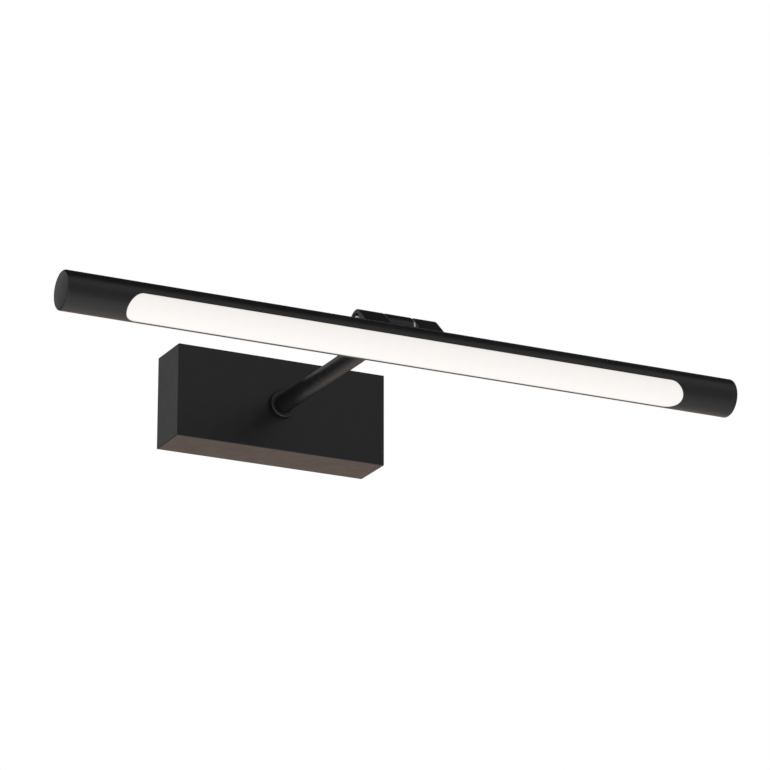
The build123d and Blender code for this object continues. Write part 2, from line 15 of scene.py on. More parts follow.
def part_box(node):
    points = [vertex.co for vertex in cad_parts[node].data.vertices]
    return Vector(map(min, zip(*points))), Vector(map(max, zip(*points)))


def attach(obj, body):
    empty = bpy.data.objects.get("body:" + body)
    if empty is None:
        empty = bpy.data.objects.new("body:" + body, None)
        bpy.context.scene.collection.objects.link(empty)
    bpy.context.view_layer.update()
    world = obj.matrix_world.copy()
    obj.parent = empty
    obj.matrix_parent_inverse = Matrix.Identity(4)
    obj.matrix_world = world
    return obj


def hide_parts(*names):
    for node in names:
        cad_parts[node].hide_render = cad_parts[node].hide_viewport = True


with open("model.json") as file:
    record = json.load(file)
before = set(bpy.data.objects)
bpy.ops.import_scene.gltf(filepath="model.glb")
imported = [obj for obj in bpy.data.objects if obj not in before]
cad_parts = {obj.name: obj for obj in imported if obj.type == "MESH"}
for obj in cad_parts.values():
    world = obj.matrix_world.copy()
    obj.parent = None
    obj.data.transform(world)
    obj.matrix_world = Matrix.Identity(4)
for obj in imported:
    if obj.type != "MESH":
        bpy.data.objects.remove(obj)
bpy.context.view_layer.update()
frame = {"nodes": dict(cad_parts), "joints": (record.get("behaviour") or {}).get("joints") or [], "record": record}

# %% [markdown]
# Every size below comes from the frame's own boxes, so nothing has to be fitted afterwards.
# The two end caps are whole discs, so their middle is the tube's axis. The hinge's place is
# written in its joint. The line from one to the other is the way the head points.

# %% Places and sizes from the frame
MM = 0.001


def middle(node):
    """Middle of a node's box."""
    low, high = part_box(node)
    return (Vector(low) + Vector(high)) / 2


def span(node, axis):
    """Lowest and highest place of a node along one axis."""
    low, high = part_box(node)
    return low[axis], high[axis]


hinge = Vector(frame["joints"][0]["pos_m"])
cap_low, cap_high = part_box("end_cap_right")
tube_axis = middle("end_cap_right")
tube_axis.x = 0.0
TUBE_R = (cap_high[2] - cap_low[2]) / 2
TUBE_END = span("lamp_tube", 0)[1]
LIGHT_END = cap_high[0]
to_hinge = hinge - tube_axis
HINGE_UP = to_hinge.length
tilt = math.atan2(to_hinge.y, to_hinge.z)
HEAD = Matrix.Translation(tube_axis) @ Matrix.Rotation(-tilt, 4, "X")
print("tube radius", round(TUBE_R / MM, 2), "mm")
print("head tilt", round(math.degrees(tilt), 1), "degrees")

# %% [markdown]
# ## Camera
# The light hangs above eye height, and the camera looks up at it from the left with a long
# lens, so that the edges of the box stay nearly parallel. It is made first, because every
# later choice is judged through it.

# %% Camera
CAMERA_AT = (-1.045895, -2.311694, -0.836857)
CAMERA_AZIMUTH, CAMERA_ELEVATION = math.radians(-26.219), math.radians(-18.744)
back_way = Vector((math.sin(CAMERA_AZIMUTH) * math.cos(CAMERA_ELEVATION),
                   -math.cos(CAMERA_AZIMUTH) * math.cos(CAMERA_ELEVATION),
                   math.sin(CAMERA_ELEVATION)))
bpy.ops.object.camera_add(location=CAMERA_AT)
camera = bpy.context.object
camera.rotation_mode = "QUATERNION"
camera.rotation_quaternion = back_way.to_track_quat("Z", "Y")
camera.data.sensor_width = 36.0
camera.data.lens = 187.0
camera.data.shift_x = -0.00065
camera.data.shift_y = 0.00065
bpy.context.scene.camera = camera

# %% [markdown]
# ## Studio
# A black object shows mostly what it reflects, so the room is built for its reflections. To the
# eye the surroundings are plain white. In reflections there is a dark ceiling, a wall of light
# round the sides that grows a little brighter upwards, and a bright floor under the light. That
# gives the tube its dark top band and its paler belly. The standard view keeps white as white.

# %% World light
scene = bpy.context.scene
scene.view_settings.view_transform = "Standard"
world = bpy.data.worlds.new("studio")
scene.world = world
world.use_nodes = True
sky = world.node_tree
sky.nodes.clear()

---

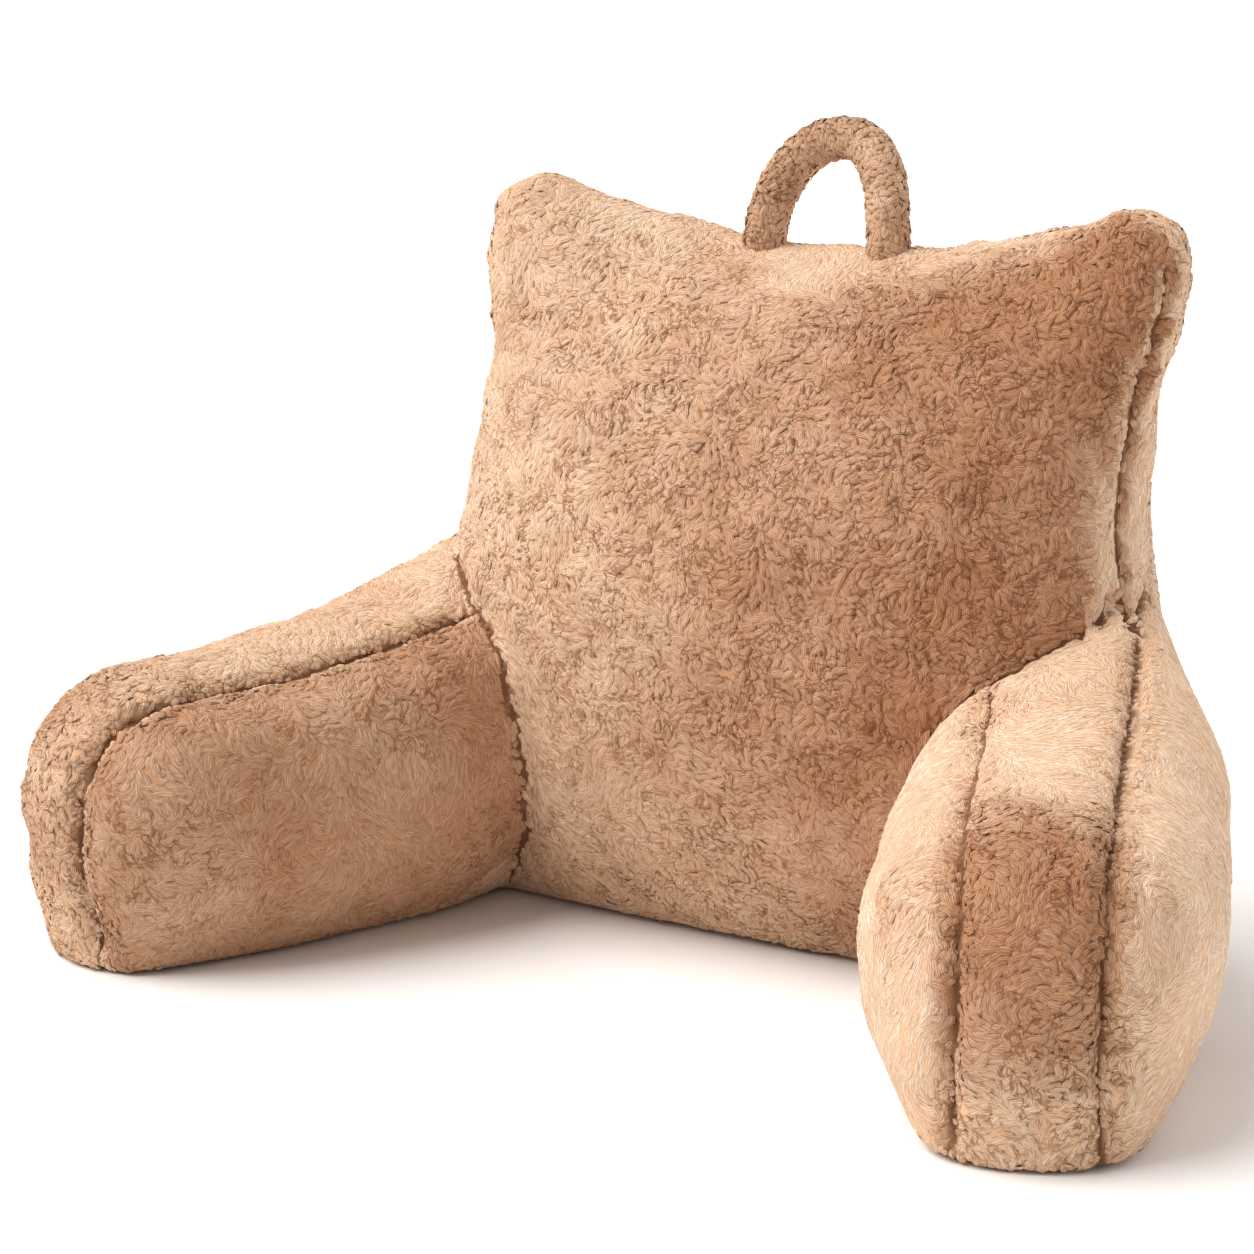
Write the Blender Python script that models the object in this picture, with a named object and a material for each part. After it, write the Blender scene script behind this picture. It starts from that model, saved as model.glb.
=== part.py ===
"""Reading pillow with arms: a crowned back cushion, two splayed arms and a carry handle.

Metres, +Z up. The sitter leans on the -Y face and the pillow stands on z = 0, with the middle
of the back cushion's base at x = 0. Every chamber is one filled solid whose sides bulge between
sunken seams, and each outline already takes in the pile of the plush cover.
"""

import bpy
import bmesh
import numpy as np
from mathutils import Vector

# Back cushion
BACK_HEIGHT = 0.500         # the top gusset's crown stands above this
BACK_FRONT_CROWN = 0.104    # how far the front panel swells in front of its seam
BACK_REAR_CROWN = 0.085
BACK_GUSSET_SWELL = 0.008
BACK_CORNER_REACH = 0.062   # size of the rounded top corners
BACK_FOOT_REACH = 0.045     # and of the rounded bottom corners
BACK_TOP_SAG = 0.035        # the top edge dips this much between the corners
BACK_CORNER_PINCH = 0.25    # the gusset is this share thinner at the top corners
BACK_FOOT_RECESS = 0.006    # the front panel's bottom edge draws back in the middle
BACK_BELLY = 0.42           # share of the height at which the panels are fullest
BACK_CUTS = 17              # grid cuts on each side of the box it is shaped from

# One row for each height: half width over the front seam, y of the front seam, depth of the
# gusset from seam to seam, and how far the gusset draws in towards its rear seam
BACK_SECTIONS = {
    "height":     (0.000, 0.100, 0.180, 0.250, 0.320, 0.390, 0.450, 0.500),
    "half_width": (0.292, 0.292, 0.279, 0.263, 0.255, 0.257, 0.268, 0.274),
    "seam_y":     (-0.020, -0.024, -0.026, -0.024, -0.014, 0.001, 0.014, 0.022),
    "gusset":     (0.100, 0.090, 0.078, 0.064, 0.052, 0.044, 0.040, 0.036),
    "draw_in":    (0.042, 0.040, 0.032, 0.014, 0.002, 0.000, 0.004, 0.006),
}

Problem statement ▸
Using the entries above, give again exactly the lines from the line holding "Write the Blender Python" through the line holding "a carry handle.". Include both end lines and nothing else.

Exercise result ▸
Write the Blender Python script that models the object in this picture, with a named object and a material for each part. After it, write the Blender scene script behind this picture. It starts from that model, saved as model.glb.
=== part.py ===
"""Reading pillow with arms: a crowned back cushion, two splayed arms and a carry handle.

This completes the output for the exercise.